Professor and Student Make Breakthroughs on Cheap, Effective Way to Sterilize PPE
By Rebecca Goldfine
In March of 2020, Syphers was in the middle of his sabbatical, working on a book about case studies in forensic physics. But when the pandemic hit, he “turned on a dime,” focusing instead on how ultraviolet (UV) light can be deployed in the fight against COVID-19 and other viruses.
"Physics is highly applicable to a wide range of things," Syphers said. He put away his project about accident reconstructions—for now—to contribute to public health. He received funding from Bowdoin to invest in new lab equipment to begin experimenting with UV light. "It became clear to me that I was the only one, being on sabbatical, who really had the time and energy to throw into this project," he said.
At about the same time last year, Bor was at loose ends. She was unable to return to her home in Kenya for the summer because of pandemic-related travel restrictions. She asked Syphers if she could assist him. "It sounded very interesting to me and it was very timely," she said.
Getting drawn into the work, she continued assisting him through the fall and spring semesters as an independent study, and will extend the work through this summer, possibly turning it into an honors project next year.
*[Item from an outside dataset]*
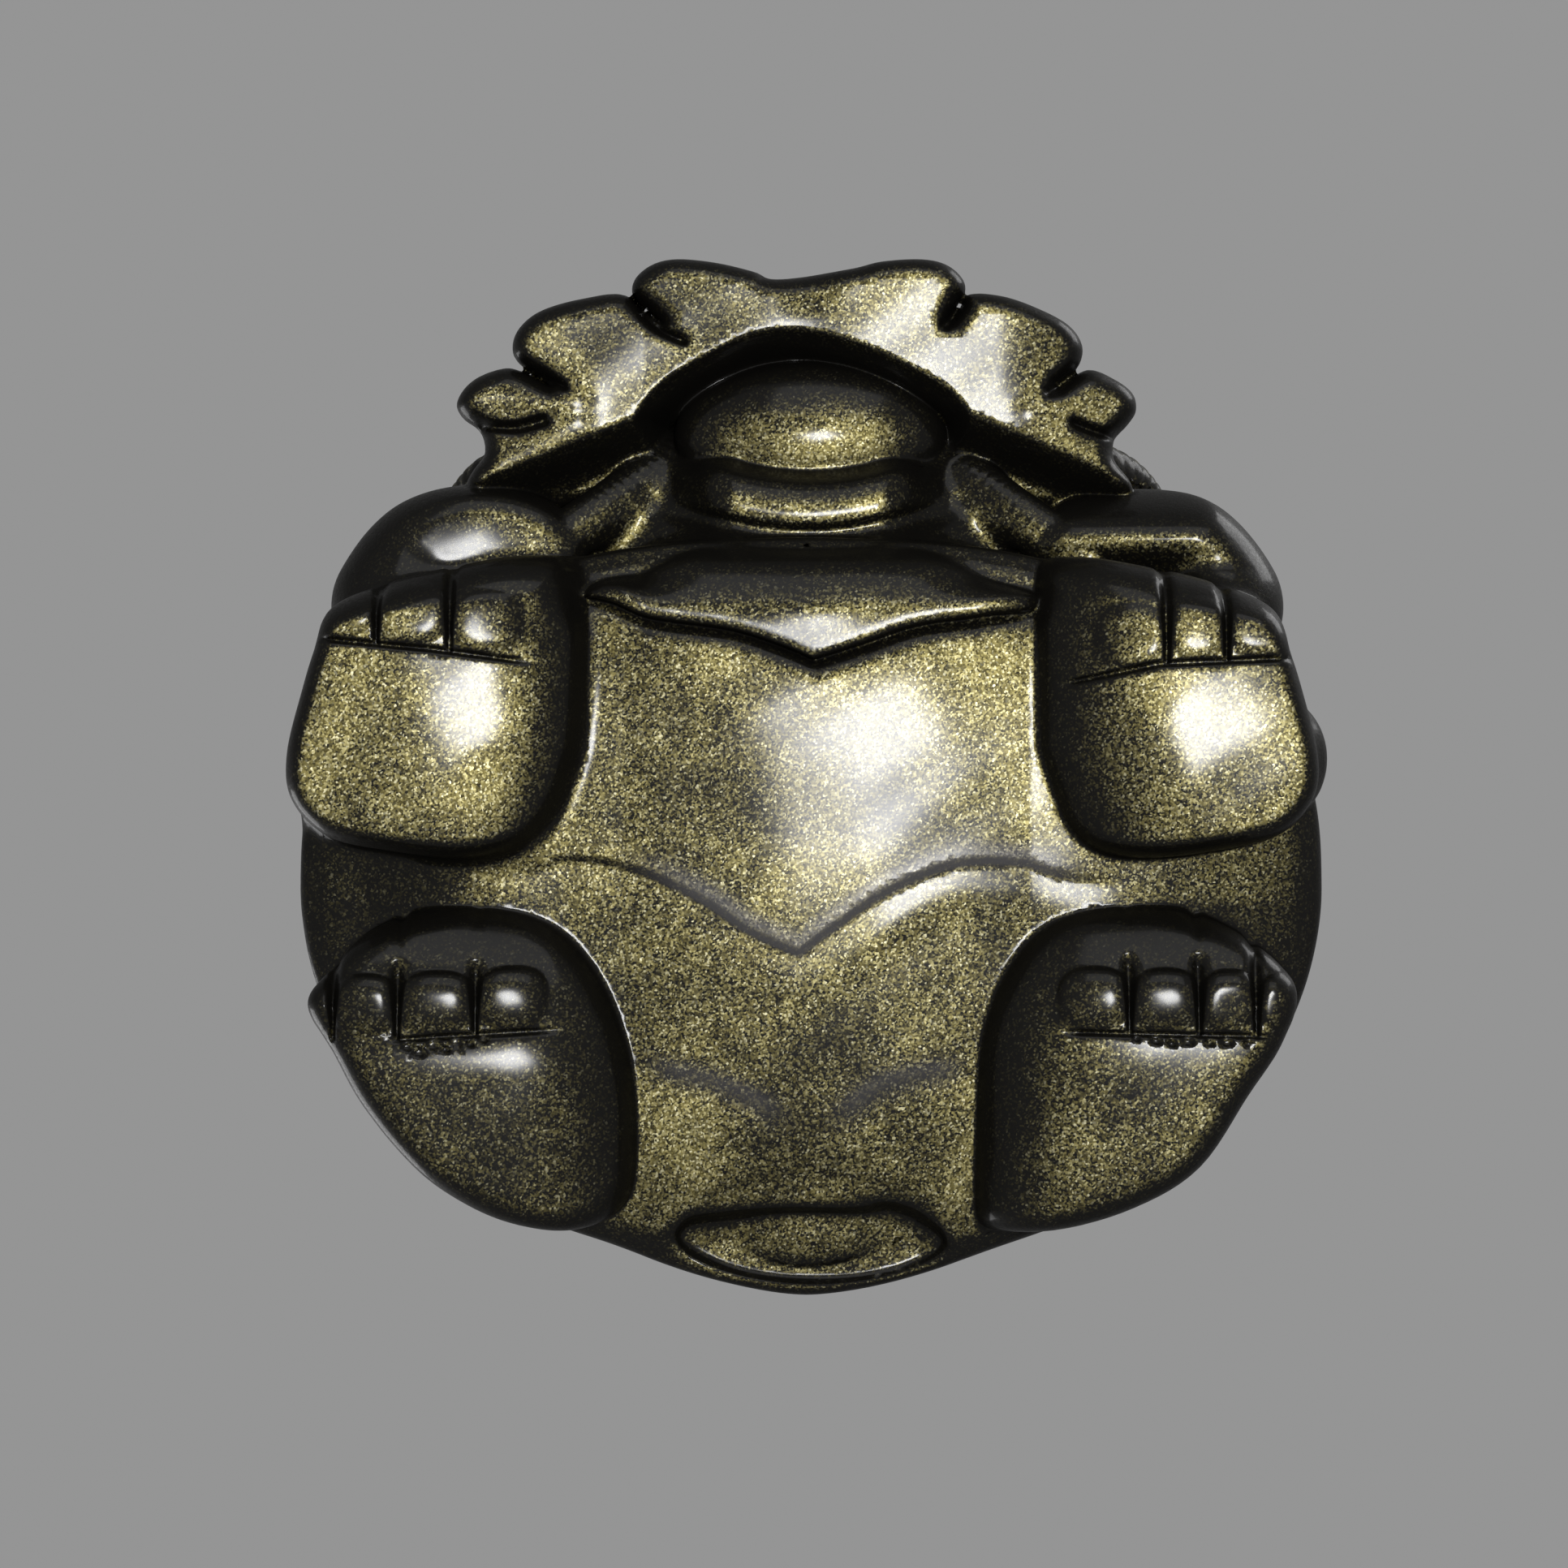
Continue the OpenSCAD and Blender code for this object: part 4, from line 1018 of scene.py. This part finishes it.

The Syphers lab in Searles. The lab has to be kept dark so the UV light can be measured accurately. To get precise data for the transmission and reflection properties of UV light, Bor and Syphers take apart each N-95 mask to expose every individual filter layer with UV light.
Deconstructing Masks
In the early days of the pandemic, officials in the US worried that health care providers might confront a shortage of personal protective equipment (PPE), particularly face masks. If this proved to be the case, being able to reuse masks could alleviate pressure on hospital systems, both in the US and around the world.
The most highly effective medical mask is the N-95 respirator, which is made up of layers of synthetic material that filter out tiny particles in the air, including viral droplets. These droplets can be deactivated by exposure to shortwave ultraviolet light, as it renders viruses unable to reproduce. The problem is that, over time, repeated exposure to UV light can degrade the mask material, making them ineffective and unsafe.
Syphers and Bor have spent the past year characterizing how UV light passes through N-95s. With this knowledge, they've been able to determine the shortest amount of time different respirators need to be exposed to the light, and at what level, to render viral loads inactive.
They have found that, for the majority of masks, 99 percent of the viral load is killed within the first few seconds of UV exposure. But the remaining 1 percent takes twenty times longer to become deactivated. As UV beams penetrate a mask, photons bounce off the fibers of the filter layers. Some of the UV light bounces backwards before doubling back and piercing the mask, slowing down the deactivation process.
Their insight into the mechanism behind the sterilization process can be applied to a variety of medical masks. “As a result of understanding how the UV light goes through these filters, we can enlarge the pool and make other respirators cleared for use,” Syphers said. He plans to publish his findings with Anant Agrawal, a researcher at the Food and Drug Administration.
Syphers and Bor are also collaborating with a virologist at the University of New England and doing their UV exposure experiments in a box constructed specifically for deactivating viruses on N-95s. The intention is to send these boxes, with assistance from international relief agencies, to clinics around the world.
Joyce Bor decided as a little girl that she wanted to be an engineer like her father, who worked for a tea company in Kenya. When he took her to visit tea processing factories, she would always be most enthralled with the machinery.
In Kenya, students are expected to choose a distinguished career path—law, medicine, teaching, engineering, etc.—and stick with it through secondary school and university. At Bowdoin, while Bor has adhered to her original plan and is majoring in physics, she said she has enjoyed the many other classes she has taken, including dance, theater, and religion.
"I am glad I have the chance to do that," she said, "because, as I learn more and more, I am not the same person I was."
In her work with Syphers, she's become interested in how physics can be applied to health care. "There is a lot of need for innovation in the medical field, and physics can be helpful in that regard," she said.
"I come from a place that is underprivileged—we don't have enough hospitals, and the hospitals we do have don't have enough supplies and medicine. So it is very inspiring to think that one person can work with others to make big things happen."
“In the long run, we believe the UV box under development could be especially useful in areas of the world with limited means, allowing N-95 respirators to be reused safely up to twenty-five times, and probably useful here in the US for everything from EMTs to doctors’ offices and hospitals,” Syphers said.
"There is so much need right now, and the people involved are not interested in making money, they’re interested in helping," he added.
Plus, the findings Syphers and Bor have made into how UV light bounces off mask fibers could lead to better-designed masks that can be reused even more, perhaps hundreds of times, saving resource-strapped hospitals a lot of money.
The two will continue their work this summer, collecting more data on how light moves through the mask's filter layers. "The end result should be a complete description of how the virus load is deactivated. No other group that I’m aware of is involved in this level of detail," Syphers said.